Charting the Rise of Measles in Canada

Understanding this highly contagious viral infection.

Charting the Rise of Measles in Canada

In a way, measles is like an airplane crash: it makes the news because it’s uncommon. Still, 2014 saw a higher-than-average rate of measles within our borders, according to Public Health Canada. In recent years, there have been several significant outbreaks-including one in Quebec in 2011, with 725 cases.

The signature symptom of the measles is aesthetic: a blotchy rash. More dangerously, it weakens the immune system for weeks, which can lead to complications. On average, out of every 1,000 measles patients in a developed country, 100 will get pneumonia or another opportunistic infection; one will get a swollen brain with possible brain damage; and one to two will die.
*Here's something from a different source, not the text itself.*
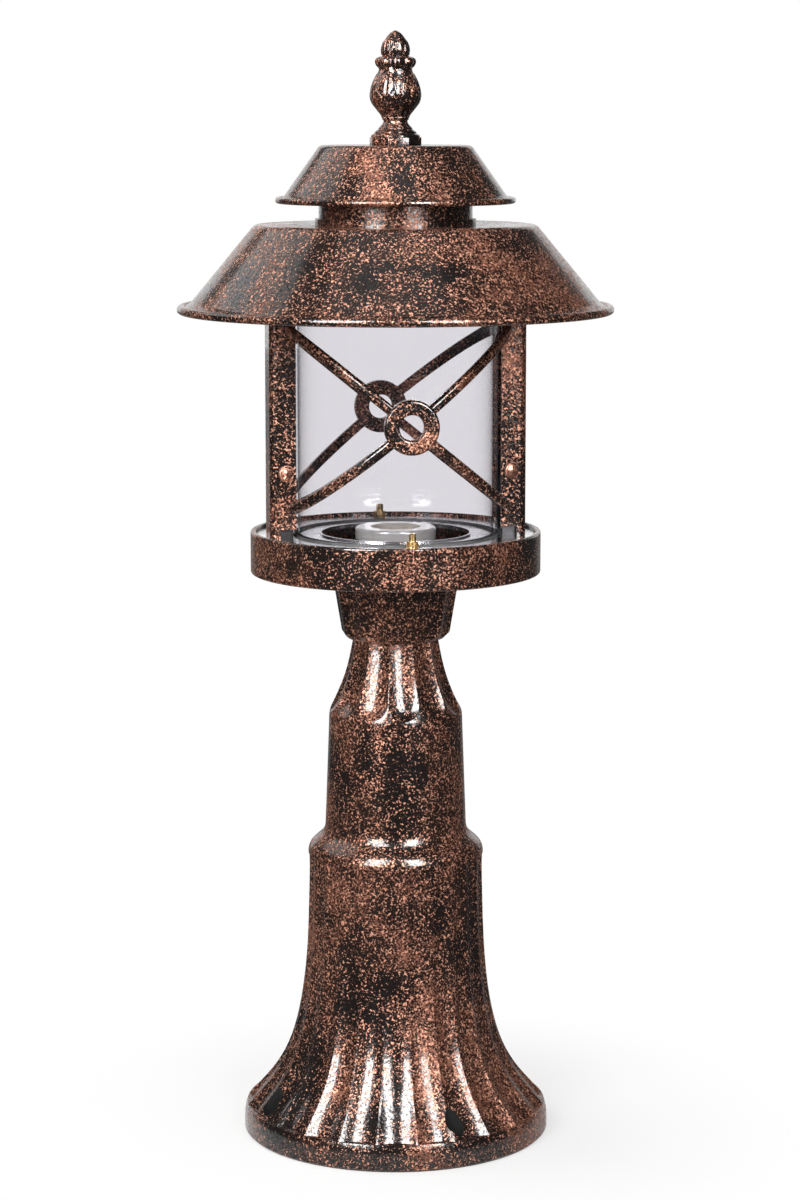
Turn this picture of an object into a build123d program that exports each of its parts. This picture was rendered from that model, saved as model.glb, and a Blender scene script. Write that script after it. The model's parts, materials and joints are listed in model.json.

With such a low mortality rate, measles may not sound like a major threat, but its contagiousness amplifies its impact. The virus remains alive and can be spread through the air or on surfaces for up to two hours-you can easily catch it from someone coughing or sneezing.

If surrounded by people without immunity from prior infection or vaccination, each patient would give measles to around 17 others. Because of these factors, the virus used to affect the majority of Canadian children-and kill around 300 each year-before the vaccine became available in the 1960s.

Elsewhere, measles still kills: in 2013, there were 145,700 related deaths worldwide, most of them children. That said, the young are increasingly being vaccinated-the 2013 death count was 75 per cent lower than it had been in 2000. Indeed, the World Health Organization (WHO) is targeting measles for global eradication, a realistic goal given that humans are the virus’s only natural host.

But until the WHO succeeds, there is a very real risk of bringing measles home from abroad. Most of this country’s flare-ups begin with a Canadian who recently travelled internationally.

Although Canada’s overall vaccin­ation rate remains high, there are certain places where it’s not high enough-the WHO recommends 95 per cent to provide “herd im­munity.” For example, one of the recent outbreaks in British Columbia’s Fraser Valley centred around a religious group that shunned vaccines.

Measles-mumps-rubella (MMR) shots don’t guarantee that a child won’t get measles, but they bring the risk down to almost nil. The more people who go in for it, the lower the chance the virus will spread to anyone-including babies who are too young for the vaccine and the min­ority of people who don’t respond to it. Covering immunity gaps would go a long way toward improving our spotty infection record.